The addition of genioplasty, a surgical vertical or horizontal shift of the chin, to orthognathic surgery of the mandible leads to a more harmonious facial soft tissue morphology and a higher degree of satisfaction with the result than mandibular advancement alone [33]. However, changes in the position of the chin may result in bad joints and unexpected soft tissue changes [34]. This study demonstrates the connection between chin shape and skeletal pattern. When altering the position and morphology of the chin in orthognathic surgery, three-dimensional evaluations of the chin, such as the direction of the slide, the osteotomy line, and the degree of bone grinding, may be helpful in treatment planning.

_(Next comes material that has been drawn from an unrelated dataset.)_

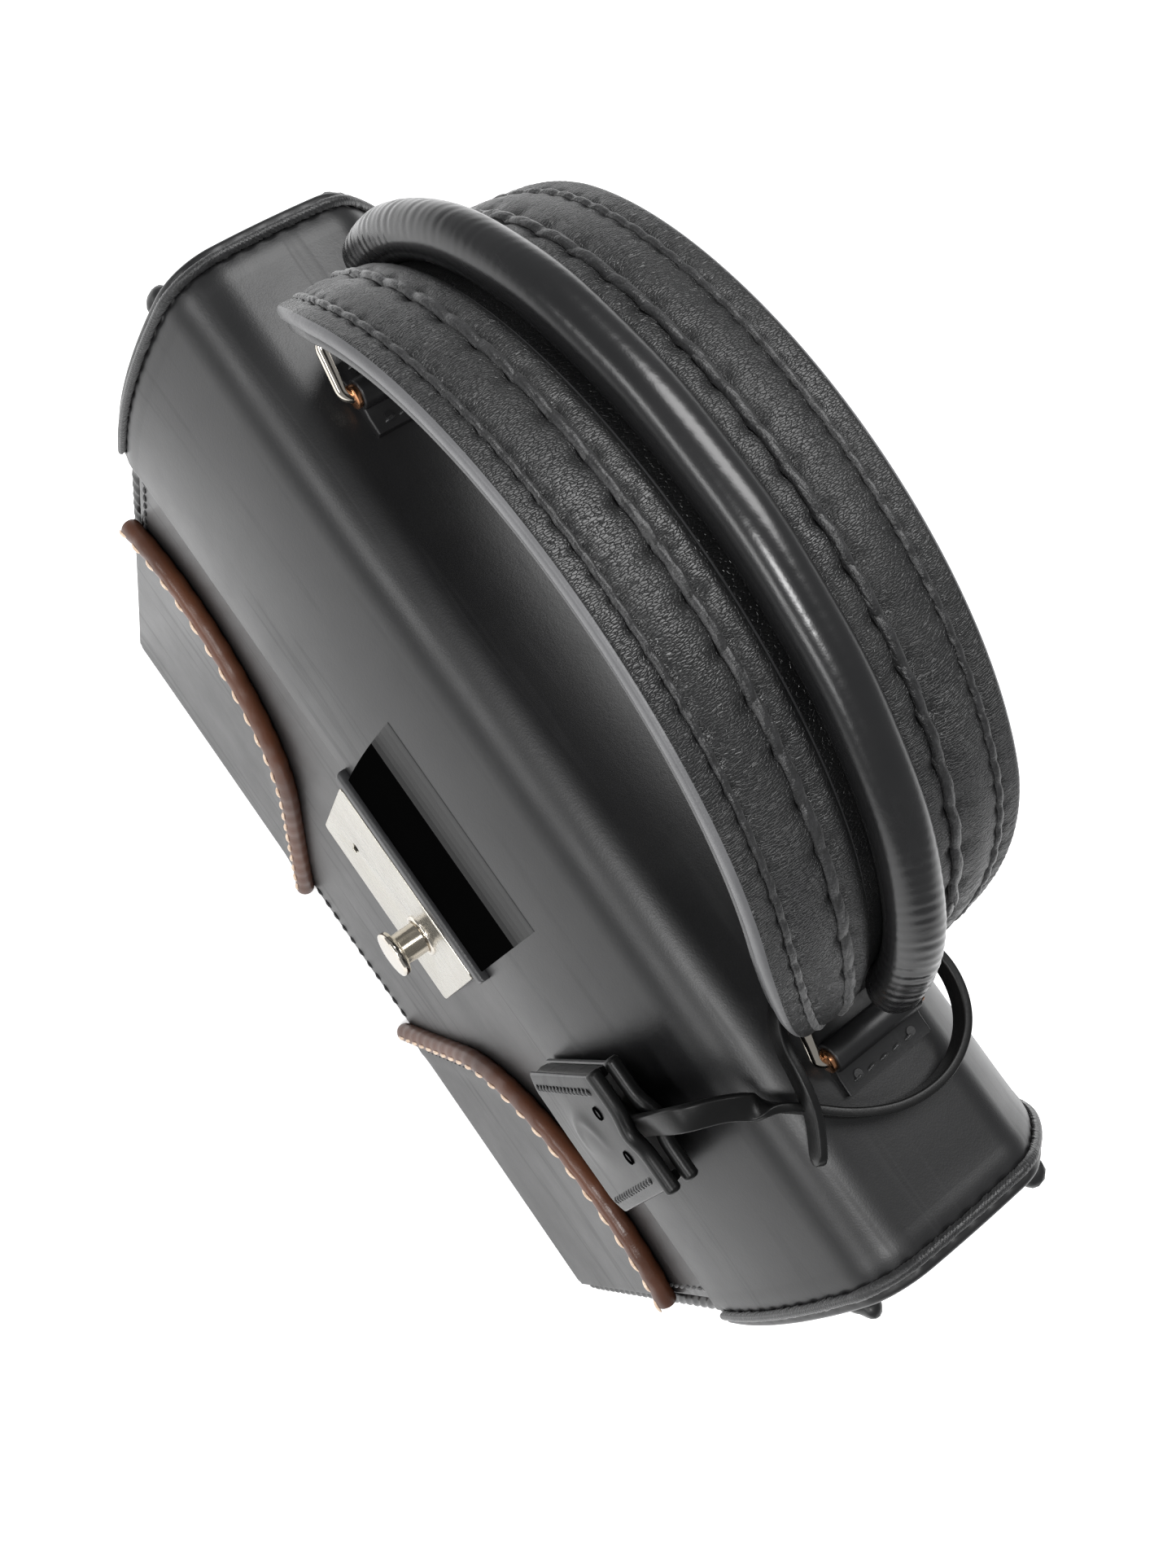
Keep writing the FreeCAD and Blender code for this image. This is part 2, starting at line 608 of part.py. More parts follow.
def build_flap():
    x = (-FLAP_X, FLAP_X)
    front = shell(0, dim("leather"), x, (-WIDE, 0), (dim("flap_edge_height"), TOP))
    back = shell(0, dim("leather"), x, (0, WIDE), (dim("hinge_height"), TOP))
    skin = front.fuse(back).removeSplitter()
    solid("flap_leather", skin)

    # leather lip over the lock: a raised block on the flap's front edge
    half = LOCK_X + 2
    lip = loaf(-dim("lip_proud"), 0, -half, half).cut(loaf(0, 0, -half - 1, half + 1))
    lip = lip.common(slab((-half, half), (-WIDE - 9, 0),
                          (dim("flap_edge_height"), dim("flap_edge_height") + dim("lip_height"))))
    solid("lock_lip", lip)

    # strike: a plate under the flap's edge whose tongue drops into the case's mouth
    inner = -FLAP_HALF + dim("leather")
    tongue_back = -HALF - 0.3 - dim("fit")
    tongue_x = dim("tongue_width") / 2
    edge_z = dim("flap_edge_height") - 0.02
    tongue = slab((-tongue_x, tongue_x), (tongue_back - dim("tongue_thick"), tongue_back),
                  (dim("lock_high") - dim("tongue_reach"), edge_z))
    foot = slab((-tongue_x, tongue_x), (-FLAP_HALF - 0.2, tongue_back), (edge_z - 1.2, edge_z))
    nose_low = dim("lock_high") - dim("tongue_reach") + 0.9
    notch_in = dim("bolt_travel") - 0.4
    notch = slab((tongue_x - notch_in, tongue_x + 1), (tongue_back - 3, tongue_back + 1),
                 (nose_low - 0.2, nose_low + 1.0))
    solid("strike", foot.fuse(tongue).removeSplitter().cut(notch))
    rivets = []
    for sx in (-1, 1):
        at = V(sx * tongue_x * 0.6, inner - dim("leather") / 2, edge_z)
        rivets.append(Part.makeCylinder(dim("rivet_radius"), dim("rivet_length"), at, Z_AXIS))
    drill(("flap_leather",), rivets)
    solid("strike_rivets", Part.makeCompound(rivets))

    # flap lining on the crown only, between the gussets' tops
    lining_x = (-GUSSET_IN + 6, GUSSET_IN - 6)
    crown = [half.points(dim("leather"))[2].y for half in (FRONT_HALF, REAR_HALF)]
    lining = shell(dim("leather"), dim("leather") + dim("suede"), lining_x, crown,
                   (dim("hinge_height"), TOP))
    solid("flap_lining", lining)


def ring_low():
    return dim("lid_height") + dim("ring_rise")


def build_chapes():
    """A leather loop on the lid for each ring, its bar bore open round the lower bar."""
    bore = dim("ring_wire") + 0.06
    wall = 1.8
    crown_drop = dim("chape_length") / 2
    for name, sx in (("left", -1), ("right", 1)):
        centre = V(sx * dim("ring_x"), -dim("chape_width") / 2, ring_low())
        loop = Part.makeCylinder(bore + wall, dim("chape_width"), centre, Y_AXIS)
        strap = slab((centre.x - crown_drop, centre.x + crown_drop),
                     (-dim("chape_width") / 2, dim("chape_width") / 2),
                     (dim("lid_height") - 3, ring_low() - dim("ring_wire") - 0.6))
        block = loop.fuse(strap).cut(loaf(0, 0, -FLAP_X, FLAP_X))
        hole = Part.makeCylinder(bore, dim("chape_width") + 2, centre - V(0, 1, 0), Y_AXIS)
        solid(f"chape_{name}", block.cut(hole).removeSplitter())
        studs = []
        for dx in (-1, 1):
            for dy in (-1, 1):
                spot = V(centre.x + dx * 5.6, dy * dim("chape_width") * 0.32, 0)
                low = dim("lid_height") - dim("leather") - dim("suede") - 1.4
                spot = spot + V(0, 0, low)
                stud = Part.makeCylinder(dim("screw_radius"), dim("stud_length"), spot, Z_AXIS)
                head = Part.makeCylinder(dim("screw_head"), dim("head_thick"), spot, Z_AXIS)
                studs.append(stud.fuse(head).removeSplitter())
        solid(f"chape_rivets_{name}", Part.makeCompound(studs))
        drill(("flap_leather", "flap_lining", f"chape_{name}"), studs)


# ---------------------------------------------------------------- rings and handle

def ring_path(x):
    """The ring's centreline at place x: four runs and four corner arcs, low run first."""
    bend = 2 * dim("ring_wire")
    half = dim("ring_width") / 2
    low, high = ring_low(), ring_low() + dim("ring_height")
    mid = V(x, 0, (low + high) / 2)
    edges = []
    reach = [(half, mid.z - low), (mid.z - low, half), (half, mid.z - low), (mid.z - low, half)]
    for quarter, (along, out) in enumerate(reach):
        spin = FreeCAD.Rotation(X_AXIS, 90 * quarter)
        start, end = V(0, bend - along, -out), V(0, along - bend, -out)
        corner = V(0, along - bend, bend - out)
        middle = corner + V(0, math.sqrt(0.5), -math.sqrt(0.5)) * bend
        after = corner + V(0, bend, 0)
        place = [mid + spin.multVec(point) for point in (start, end, middle, after)]
        edges.append(Part.makeLine(place[0], place[1]))
        edges.append(Part.Arc(place[1], place[2], place[3]).toShape())
    return Part.Wire(edges)


def build_rings():
    for name, sx in (("left", -1), ("right", 1)):
        x = sx * dim("ring_x")
        path = ring_path(x)
        section = Part.Wire(Part.makeCircle(dim("ring_wire"), path.Vertexes[0].Point, Y_AXIS))
        ring = path.makePipeShell([section], True, True)
        ring.rotate(V(x, 0, ring_low()), Y_AXIS, -dim("ring_lean"))
        solid(f"ring_{name}", ring)


def band_shell(outer, inner, width_scale=1.0):
    """The handle's arch between two inward offsets, cut to its crescent outline."""
    a, b = dim("handle_half"), dim("handle_rise")
    z_spring = spring_line()
    half = dim("handle_width") / 2

    def arch(offset, y_low, y_high):
        ellipse = Part.Ellipse(V(0, 0, z_spring), a - offset, b - offset)
        ellipse.Axis = V(0, -1, 0)
        arc = Part.ArcOfEllipse(ellipse, 0, math.pi).toShape()
        ends = [vertex.Point for vertex in arc.Vertexes]
        face = Part.Face(Part.Wire([arc, Part.makeLine(ends[1], ends[0])]))
        face.translate(V(0, y_low, 0))
        return face.extrude(V(0, y_high - y_low, 0))

    body = arch(outer, -half, half).cut(arch(inner, -half - 1, half + 1))
    end_half = dim("chape_width") / 2 * width_scale
    full = half * width_scale
    top = z_spring + b + 20
    waist = z_spring + b * 0.75
    knee = V(0, -full + (full - end_half) * 0.2, z_spring + b * 0.34)
    low = V(0, -end_half, z_spring - 1)
    edges = [Part.Arc(low, knee, V(0, -full, waist)).toShape(),
             Part.makeLine(V(0, -full, waist), V(0, -full, top)),
             Part.makeLine(V(0, -full, top), V(0, full, top)),
             Part.makeLine(V(0, full, top), V(0, full, waist)),
             Part.Arc(V(0, full, waist), mirror_y(knee), mirror_y(low)).toShape(),
             Part.makeLine(mirror_y(low), low)]
    blank = Part.Face(Part.Wire(edges))
    blank.translate(V(-a - 9, 0, 0))
    return body.common(blank.extrude(V(2 * a + 18, 0, 0)))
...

Among the ethnic groups, chin volume was greater in Koreans than in Egyptians. Based on molecular, biological, and forensic evidence, Egyptians are Caucasian in origin [35]. The mandible is known to vary by ethnicity, with patients belonging to the Asian ethnicity showing larger mandibles than that of the patients belonging to the Caucasian ethnicity [36,37]. The results of this study are consistent with these findings. However, there are differences in the Korean sample size used in this study. It is crucial to take into account the possibility that the sample size had an impact on the outcomes.

Age revealed no significant relationship or a low correlation coefficient with any of the chin-related measurements (Table 5). It is known that the morphology of the mandible, such as the mandibular angle, continues to change throughout life, even after the growth period has passed, because of changes in masticatory pressure [38]. Evangelista et al. have shown that the height of symphysis changes with age even after the growth spurt [39]. However, the results of the present study did not show any effect of age-related changes of the mandible on the chin, which is a small proportion of the mandible.

Chin size was significantly larger in males than in females, showing an association not only with the chin volume but also with the chin width, height, and depth. The chin has long been considered a sexual symbol. It is well known that a cleft chin and a large chin width are symbols of masculinity, while the female chin has a smaller width [10,11,40,41,42], and the results of this study support these findings.

This study had a limitation. Without determining the sample size, this study was carried out as an exploratory study. It is necessary to do more research utilizing a sizable sample after running a power analysis. Furthermore, all participants in this study were patients with malocclusions who underwent orthodontic treatment. Since the evaluation of dentition, occlusal status, or occlusal forces could not be obtained in this study, the evaluation of healthy participants needs to be conducted in future studies.

5. Conclusions

With the exception of age, all other variables, including ethnicity, sex, anteroposterior skeletal pattern, and vertical skeletal pattern, were strongly correlated with chin morphology. For the purposes of orthognathic surgery, evaluations of chin morphological parameters that use both linear analysis and volume analysis may be helpful.